> **Task**: Copy out the line that contains "for leftover in", the line that contains "sin, sqrt, tan", and every line between them, exactly, and nothing else.

> **Data block**:
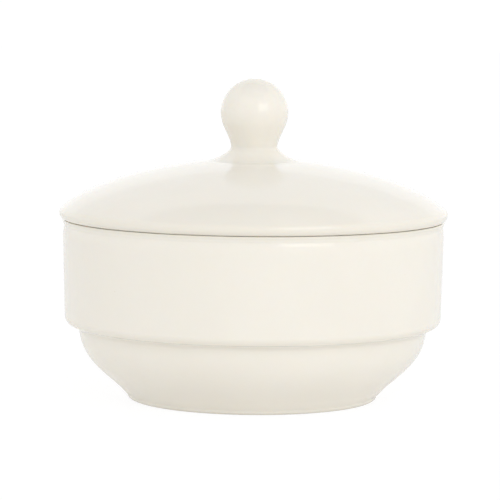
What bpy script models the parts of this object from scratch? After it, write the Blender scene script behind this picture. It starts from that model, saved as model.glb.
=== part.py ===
"""A covered sugar bowl in cream glazed hotel china.

A stacking bowl with a straight band above a narrower lower part, and a loose domed lid with a
ball knob. Metres, +Z up. The origin is on the bowl's axis, in the plane that its foot stands on.
All three pieces are turned: each is an outline of (radius, height) points swept about the axis.
"""

from math import asin, cos, degrees, radians, sin

import bpy
from mathutils import Vector
from mathutils.geometry import interpolate_bezier

# Bowl, outside
RIM_R = 0.0500  # outer radius of the band at the rim
RIM_Z = 0.0467  # height of the rim, which the lid rests on
RIM_ROUND = 0.0010  # rounding of the rim's two edges
BAND_FOOT_R = 0.0494  # the band draws in to this radius on its way down
BAND_CORNER = 0.0029  # rounding under the band
LEDGE_Z = 0.0194  # height of the stacking ledge under the band
LOWER_R = 0.0458  # radius of the lower part under the ledge
LOWER_LEAN = 5.5  # degrees between the lower wall and the axis, at the ledge
FOOT_TOP = (0.0349, 0.0032)  # where the lower wall meets the foot ring
FOOT_LEAN = 47.0  # degrees between the lower wall and the axis, at the foot ring
LOWER_PULLS = (0.0078, 0.0064)  # lengths of the lower wall's two Bezier handles
FOOT_R = 0.0328  # outer radius of the foot ring
FOOT_ROUND = 0.0010
FOOT_FACE_INNER_R = 0.0286  # inner edge of the face that the bowl stands on
RECESS_R = 0.0264  # radius of the recess inside the foot ring
RECESS_Z = 0.0018
RECESS_LEAN = 34.0  # degrees between the axis and the recess's wall, at the foot ring's face
RECESS_PULL = 0.0010

# Bowl, inside
MOUTH_R = 0.0464  # inner radius at the rim, wide enough for another bowl's lower part
BAND_INNER_END = (0.0457, 0.0290)  # bottom of the band's straight inner wall
STEP_INNER_END = (0.0409, 0.0170)  # bottom of the soft step that follows the ledge
STEP_INNER_LEAN = 20.0  # degrees between the inner wall and the axis there
STEP_PULLS = (0.0054, 0.0050)
FLOOR_EDGE = (0.0240, 0.0054)  # the floor is flat inside this point
FLOOR_PULLS = (0.0100, 0.0062)

# Lid. Heights are above its seat, the plane that rests on the rim.
REST_GAP = 0.0003  # clearance between pieces that touch
LID_R = 0.05086
NOSE_R = 0.00172  # half the thickness of the lid's round edge, its nose
CROWN_R = 0.1197  # radius of curvature of the dome's middle, its crown
CROWN_EDGE_R = 0.0303  # the crown ends at this distance from the axis
SHOULDER_R = 0.0803  # radius of curvature of the shoulder outside it
SHOULDER_EDGE_R = 0.04285
BROW_R = 0.0316  # radius of curvature of the brow, between the shoulder and the nose
LID_WALL = 0.0038
FLANGE_R = 0.0455  # the flange drops inside the bowl's mouth and keeps the lid centred
FLANGE_END_R = 0.0450
FLANGE_DEPTH = 0.0046
FLANGE_ROUND = 0.0012
FLANGE_INNER_R = 0.0421
FLANGE_ROOT_R = 0.0411  # radius at which the flange runs into the underside of the dome

# Knob. Heights are above the lid's seat.
BALL_R = 0.008825
BALL_Z = 0.02808
BALL_END = -20.5  # degrees from the ball's equator to where it runs into the neck
NECK = (0.00607, 0.01922)  # the neck at its narrowest
NECK_PULL = 0.0013
FLARE_PULL = 0.0017  # the flare starts straight down from the neck
FLARE_FOOT_PULL = 0.0018
FLARE_FOOT_RISE = 18.0  # degrees above level at which the flare leaves the knob's foot
KNOB_FOOT_R = 0.0096
KNOB_FOOT_EDGE = 0.0005

TURN_STEPS = 64  # facets round the bowl and the lid
KNOB_STEPS = 40

GLAZE = (0.87, 0.83, 0.75)
GLAZE_ROUGHNESS = 0.15

# The dome is three arcs, each tangent to the next, and the last is tangent to the nose.
CROWN_TILT = asin(CROWN_EDGE_R / CROWN_R)
SHOULDER_CENTRE_R = (CROWN_R - SHOULDER_R) * sin(CROWN_TILT)
SHOULDER_TILT = asin((SHOULDER_EDGE_R - SHOULDER_CENTRE_R) / SHOULDER_R)
BROW_CENTRE_R = SHOULDER_CENTRE_R + (SHOULDER_R - BROW_R) * sin(SHOULDER_TILT)
NOSE_CENTRE = (LID_R - NOSE_R, NOSE_R)
NOSE_TILT = asin((NOSE_CENTRE[0] - BROW_CENTRE_R) / (BROW_R - NOSE_R))
BROW_CENTRE = (BROW_CENTRE_R, NOSE_R - (BROW_R - NOSE_R) * cos(NOSE_TILT))
SHOULDER_CENTRE_Z = BROW_CENTRE[1] - (SHOULDER_R - BROW_R) * cos(SHOULDER_TILT)
SHOULDER_CENTRE = (SHOULDER_CENTRE_R, SHOULDER_CENTRE_Z)
CROWN_CENTRE = (0, SHOULDER_CENTRE_Z - (CROWN_R - SHOULDER_R) * cos(CROWN_TILT))


def arc(centre, radius, start, end, steps):
    """Points on a circle, from start to end in degrees, counted up from the outward direction."""
    angles = [radians(start + (end - start) * i / steps) for i in range(steps + 1)]
    return [(centre[0] + radius * cos(a), centre[1] + radius * sin(a)) for a in angles]


def curve(start, start_pull, end_pull, end, steps):
    """Points on a Bezier curve whose handles lie at start + start_pull and end + end_pull."""
    first, last = Vector(start), Vector(end)
    handles = (first + Vector(start_pull), last + Vector(end_pull))
    points = interpolate_bezier(
        first.to_3d(), handles[0].to_3d(), handles[1].to_3d(), last.to_3d(), steps + 1
    )
    return [(point.x, point.y) for point in points]


def down(length, lean=0.0):
    """A pull of this length down a wall that leans in towards the axis by lean degrees."""
    return (-length * sin(radians(lean)), -length * cos(radians(lean)))


def up(length, lean=0.0):
    return (length * sin(radians(lean)), length * cos(radians(lean)))


def dome_arc(centre, radius, from_tilt, to_tilt, steps):
    """An arc of the dome between two slopes, in radians from level."""
    return arc(centre, radius, 90 - degrees(from_tilt), 90 - degrees(to_tilt), steps)


def bowl_outline():
    """From the middle of the floor, up the inside, over the rim and down to the foot."""
    floor_end = down(FLOOR_PULLS[1], STEP_INNER_LEAN)
    inside = curve(FLOOR_EDGE, (FLOOR_PULLS[0], 0), floor_end, STEP_INNER_END, 9)
    step_start = up(STEP_PULLS[0], STEP_INNER_LEAN)
    inside += curve(STEP_INNER_END, step_start, down(STEP_PULLS[1]), BAND_INNER_END, 7)[1:]
    rim = arc((MOUTH_R + RIM_ROUND, RIM_Z - RIM_ROUND), RIM_ROUND, 180, 90, 3)
    rim += arc((RIM_R - RIM_ROUND, RIM_Z - RIM_ROUND), RIM_ROUND, 90, 0, 3)
    outside = arc((BAND_FOOT_R - BAND_CORNER, LEDGE_Z + BAND_CORNER), BAND_CORNER, 0, -90, 6)
    lower_start, lower_end = down(LOWER_PULLS[0], LOWER_LEAN), up(LOWER_PULLS[1], FOOT_LEAN)
    outside += curve((LOWER_R, LEDGE_Z), lower_start, lower_end, FOOT_TOP, 9)
    foot = arc((FOOT_R - FOOT_ROUND, FOOT_ROUND), FOOT_ROUND, 0, -90, 3)
    recess_start = up(RECESS_PULL, -RECESS_LEAN)
    foot += curve(
        (FOOT_FACE_INNER_R, 0), recess_start, (RECESS_PULL, 0), (RECESS_R, RECESS_Z), 4
    )
    return [(0, FLOOR_EDGE[1])] + inside + rim + outside + foot + [(0, RECESS_Z)]


def lid_outline():
    """From the top of the dome, round the nose, along the seat, round the flange and back."""
    top = dome_arc(CROWN_CENTRE, CROWN_R, 0, CROWN_TILT, 7)
    top += dome_arc(SHOULDER_CENTRE, SHOULDER_R, CROWN_TILT, SHOULDER_TILT, 4)[1:]
    top += dome_arc(BROW_CENTRE, BROW_R, SHOULDER_TILT, NOSE_TILT, 3)[1:]
    nose = arc(NOSE_CENTRE, NOSE_R, 90 - degrees(NOSE_TILT), 0, 3)[1:]
    nose += arc(NOSE_CENTRE, NOSE_R, 0, -90, 4)[1:]
    round_z = FLANGE_ROUND - FLANGE_DEPTH
    flange = [(FLANGE_R, 0)]
    flange += arc((FLANGE_END_R - FLANGE_ROUND, round_z), FLANGE_ROUND, 0, -90, 3)
    flange += arc((FLANGE_INNER_R + FLANGE_ROUND, round_z), FLANGE_ROUND, -90, -180, 3)[1:]
    inner_shoulder_r = SHOULDER_R - LID_WALL
    root_tilt = asin((FLANGE_ROOT_R - SHOULDER_CENTRE_R) / inner_shoulder_r)
    underside = dome_arc(SHOULDER_CENTRE, inner_shoulder_r, root_tilt, CROWN_TILT, 3)
    underside += dome_arc(CROWN_CENTRE, CROWN_R - LID_WALL, CROWN_TILT, 0, 6)[1:]
    return top + nose + flange + underside


def knob_outline():
    """From the top of the ball, down the neck to the flared foot, and back along the dome."""
    ball = arc((0, BALL_Z), BALL_R, 90, BALL_END, 13)
    neck = curve(ball[-1], down(NECK_PULL, -BALL_END), up(NECK_PULL), NECK, 5)[1:]
    over_dome_r = CROWN_R + REST_GAP
    foot_bottom = dome_arc(CROWN_CENTRE, over_dome_r, asin(KNOB_FOOT_R / over_dome_r), 0, 4)
    foot_top = (KNOB_FOOT_R, foot_bottom[0][1] + KNOB_FOOT_EDGE)
    flare_end = up(FLARE_FOOT_PULL, FLARE_FOOT_RISE - 90)
    flare = curve(NECK, down(FLARE_PULL), flare_end, foot_top, 6)[1:]
    return ball + neck + flare + foot_bottom


def glaze(name):
    material = bpy.data.materials.new(name)
    material.use_nodes = True
    shader = material.node_tree.nodes["Principled BSDF"]
    shader.inputs["Base Color"].default_value = (*GLAZE, 1)
    shader.inputs["Roughness"].default_value = GLAZE_ROUGHNESS
    shader.inputs["Metallic"].default_value = 0
    return material


def turned(name, outline, steps, parent=None):
    """An outline that starts and ends on the axis, swept round it into one closed solid."""
    points = [(radius if radius > 1e-6 else 0, 0, height) for radius, height in outline]
    mesh = bpy.data.meshes.new(name)
    mesh.from_pydata(points, [(i, i + 1) for i in range(len(points) - 1)], [])
    mesh.materials.append(glaze(name + "_glaze"))
    piece = bpy.data.objects.new(name, mesh)
    piece.parent = parent
    bpy.context.scene.collection.objects.link(piece)
    sweep = piece.modifiers.new("turn", "SCREW")
    sweep.axis = "Z"
    sweep.steps = sweep.render_steps = steps
    sweep.use_merge_vertices = True
    sweep.merge_threshold = 1e-5
    sweep.use_smooth_shade = True
    return piece


def lift_axis():
    """The empty that carries the lid. The lid lifts straight up from it, along the bowl's axis."""
    axis = bpy.data.objects.new("lid_lift_axis", None)
    axis.location = (0, 0, RIM_Z + REST_GAP)
    axis.empty_display_size = LID_R
    bpy.context.scene.collection.objects.link(axis)
    return axis


for leftover in list(bpy.data.objects):
    bpy.data.objects.remove(leftover)

turned("bowl", bowl_outline(), TURN_STEPS)
lid_axis = lift_axis()
turned("lid", lid_outline(), TURN_STEPS, lid_axis)
turned("knob", knob_outline(), KNOB_STEPS, lid_axis)
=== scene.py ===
"""The looks of the covered sugar bowl: glazed surfaces, floor, studio light and camera.

Metres, +Z up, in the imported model's frame. The three pieces are turned again here with fine
outlines, and each rides on the body of the piece that it replaces.
"""

from math import asin, atan2, cos, degrees, pi, radians, sin, sqrt, tan

import bpy
import numpy as np
from mathutils import Matrix, Vector
from mathutils.geometry import interpolate_bezier


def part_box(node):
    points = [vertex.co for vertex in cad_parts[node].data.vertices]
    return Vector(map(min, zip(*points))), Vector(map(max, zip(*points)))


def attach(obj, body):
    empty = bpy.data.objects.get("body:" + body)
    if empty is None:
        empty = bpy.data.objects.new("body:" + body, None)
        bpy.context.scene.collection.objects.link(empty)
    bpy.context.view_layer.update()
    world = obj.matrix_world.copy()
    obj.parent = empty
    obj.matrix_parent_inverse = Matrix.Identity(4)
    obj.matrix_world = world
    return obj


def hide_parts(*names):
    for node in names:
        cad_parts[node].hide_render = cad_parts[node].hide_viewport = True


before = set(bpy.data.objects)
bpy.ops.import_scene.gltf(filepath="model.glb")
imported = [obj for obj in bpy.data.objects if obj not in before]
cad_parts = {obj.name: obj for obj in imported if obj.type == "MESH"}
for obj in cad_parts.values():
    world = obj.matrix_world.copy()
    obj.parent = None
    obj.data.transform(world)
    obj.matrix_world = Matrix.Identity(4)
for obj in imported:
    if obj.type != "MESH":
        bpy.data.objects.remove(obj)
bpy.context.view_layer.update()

MM = 0.001

# Sizes read from the frame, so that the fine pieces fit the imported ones
bowl_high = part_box("bowl")[1]
lid_low, lid_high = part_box("lid")
knob_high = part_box("knob")[1]
RIM_R = bowl_high[0]
RIM_Z = bowl_high[2]
LID_R = lid_high[0]
KNOB_TOP = knob_high[2]
FLANGE_END_Z = lid_low[2]
REST_GAP = 0.3 * MM
SEAT_Z = RIM_Z + REST_GAP


# ---------------------------------------------------------------- outlines

SAME_POINT = 0.001 * MM  # points nearer to each other than this count as one


def arc(centre, radius, start, end, steps):
    """Points on a circle, from start to end in degrees, counted up from the outward direction."""
    angles = [radians(start + (end - start) * i / steps) for i in range(steps + 1)]
    return [(centre[0] + radius * cos(a), centre[1] + radius * sin(a)) for a in angles]


def curve(start, start_pull, end_pull, end, steps):
    """Points on a Bezier curve whose handles lie at start + start_pull and end + end_pull."""
    first, last = Vector(start), Vector(end)
    handles = (first + Vector(start_pull), last + Vector(end_pull))
    points = interpolate_bezier(
        first.to_3d(), handles[0].to_3d(), handles[1].to_3d(), last.to_3d(), steps + 1
    )
    return [(point.x, point.y) for point in points]


def line(start, end, steps):
    return [
        (start[0] + (end[0] - start[0]) * i / steps, start[1] + (end[1] - start[1]) * i / steps)
        for i in range(steps + 1)
    ]


def down(length, lean=0.0):
    """A pull of this length down a wall that leans in towards the axis by lean degrees."""
    return (-length * sin(radians(lean)), -length * cos(radians(lean)))


def up(length, lean=0.0):
    """The opposite pull, up the same wall."""
    return (length * sin(radians(lean)), length * cos(radians(lean)))


def joined(*runs):
    """Runs of points put end to end, without doubled points."""
    points = [runs[0][0]]
    for run in runs:
        for point in run:
            last = points[-1]
            if sqrt((point[0] - last[0]) ** 2 + (point[1] - last[1]) ** 2) > SAME_POINT:
                points.append(point)
    return points


# ---------------------------------------------------------------- bowl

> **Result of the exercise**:
for leftover in list(bpy.data.objects):
    bpy.data.objects.remove(leftover)

turned("bowl", bowl_outline(), TURN_STEPS)
lid_axis = lift_axis()
turned("lid", lid_outline(), TURN_STEPS, lid_axis)
turned("knob", knob_outline(), KNOB_STEPS, lid_axis)
=== scene.py ===
"""The looks of the covered sugar bowl: glazed surfaces, floor, studio light and camera.

Metres, +Z up, in the imported model's frame. The three pieces are turned again here with fine
outlines, and each rides on the body of the piece that it replaces.
"""

from math import asin, atan2, cos, degrees, pi, radians, sin, sqrt, tan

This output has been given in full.